Tag Archives: ones

#1037: Pink Floyd – Pigs (Three Different Ones)

Ah, Animals. I’ll tell you now, my favourite Pink Floyd album. I can remember the day I downloaded it and heard the whole thing for the first time. It was Halloween 2010, and the 1990 Roald Dahl Witches film was on the TV. Channel 5, to be exact. I was 15 years old. At the time ‘Pigs on the Wing Part One’ passed me by too quickly, and I don’t think I had devloped the bandwidth to pay attention to the almost-18 minute song of ‘Dogs’ just yet. The first track on the album that caught my ear immediately though was today’s entry. At 11-and-a-half minutes in length, ‘Pigs (Three Different Ones)’ was just about in my comfort zone, and was the track that would pop into my head as I would be on the bus ride home from school.

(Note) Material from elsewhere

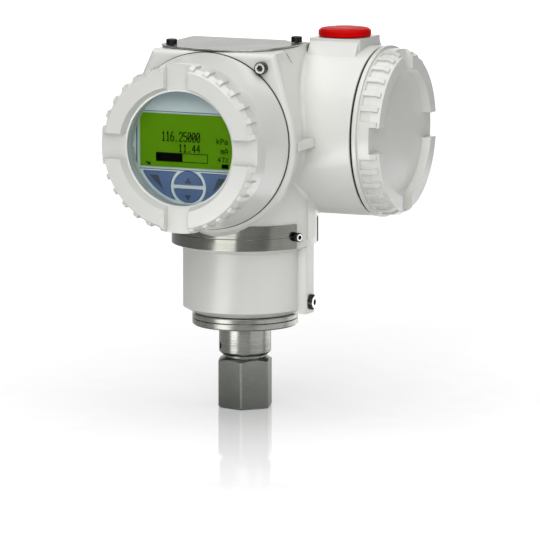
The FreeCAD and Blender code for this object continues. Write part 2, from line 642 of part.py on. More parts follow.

Man, where do I even start? Animals‘s pissed off tone has already been established in the 20 or so minutes that come before ‘Three Different Ones’ starts. This track only further emphasises it. The three verses on here represent a different ‘pig’, with the first covering a general businessman, the second is widely agreed to be about former Prime Minster Margaret Thatcher, and the third explicitly calls out conservative activist Mary Whitehouse, who would dedicate a lot of her time campaigning against anything liberal. The verse isn’t about the White House in Washington D.C., as many thought for a while. Roger Waters chastises them all with the memorable, highly quotable refrain, “Ha-ha, charade you are”. You might ask, “If there are only three verses, why’s it 11 minutes long?” Well, in between the second and third verse comes a lengthy instrumental break that builds and builds, featuring heavy use of a talk box to mimic the sound of pigs during a guitar solo.

This song is fantastic. The groove that drags it along is undeniable. The use of every instrument present here is essential to the music, even down to the damn cowbell that appears in the mix between the verses. David Gilmour’s bass guitar performance is killer. Taking over from Roger Waters, who takes the rhythm guitar role here, Gilmour pulls off some melodic licks and scales that makes the track rip even harder than it does. Animals is noted for being the album in which Roger Waters’s grip on the band’s direction really began to take hold. It’s also the Pink Floyd album where I think he really came into his own as a vocalist. He’s not known for being the greatest singer ever. He’s probably the third best singer in the ‘classic’ line-up of the band. But even I try to copy the tone he gets on those ‘really a cryyy-hyyYYYYYyyy’s and the ‘charade you are’s every time I hear this one. A vocal take driven by seething resentment, for sure. Always a welcome time when this song pops up on shuffle.

#992: Arctic Monkeys – Only Ones Who Know

I can recall really not caring for this track at all upon first listen in 2007. I was 12, all pepped up/full of energy, and I didn’t have time for slow songs. But as the years have passed and the hands of time have gripped on my shoulders, ‘Only Ones Who Know’ has slowly revealed itself to become one of my favourites from Favourite Worst Nightmare. Sometimes you need the slower songs just to release the tension. To wallow in and absorb the moments. And ‘Only Ones…’ does both those things, arriving right in the middle of the record as the sort of soothing interlude to close out the album’s first half.

The two main instruments utilised throughout are Alex Turner and Jamie Cook’s reverb-drenched guitars, one being the rhythm that provides the song’s chord progression and the other providing an almost weeping, violin-like tone to accentuate the intro’s melody. Turner comes in with the vocal eventually, crooning about a couple who, somehow, against all odds, seem to have really got it down and are perfect for one another. At least from what he sees anyway. They appear to have the inside jokes and small subtle ticks that only they can relate to, the sentiment of which I believe lends the track its title. Other people just won’t understand.

Fair to say, Alex Turners whole M.O. was writing observational tracks about couples and people in love and out of it in those times that people may consider to be the best years of Arctic Monkeys. Is it possible that he didn’t get more sincere and emotionally earnest than in this song? I think so. Show me another one of theirs. It’s good to discuss. To me, some of Arctic Monkeys earlier stuff I can’t listen to in the same way. They remind me of being way younger and the whole indie rock music scene of those times. But it’s tunes like this one that showed why they were considered to be head-and-shoulders above the rest during that period.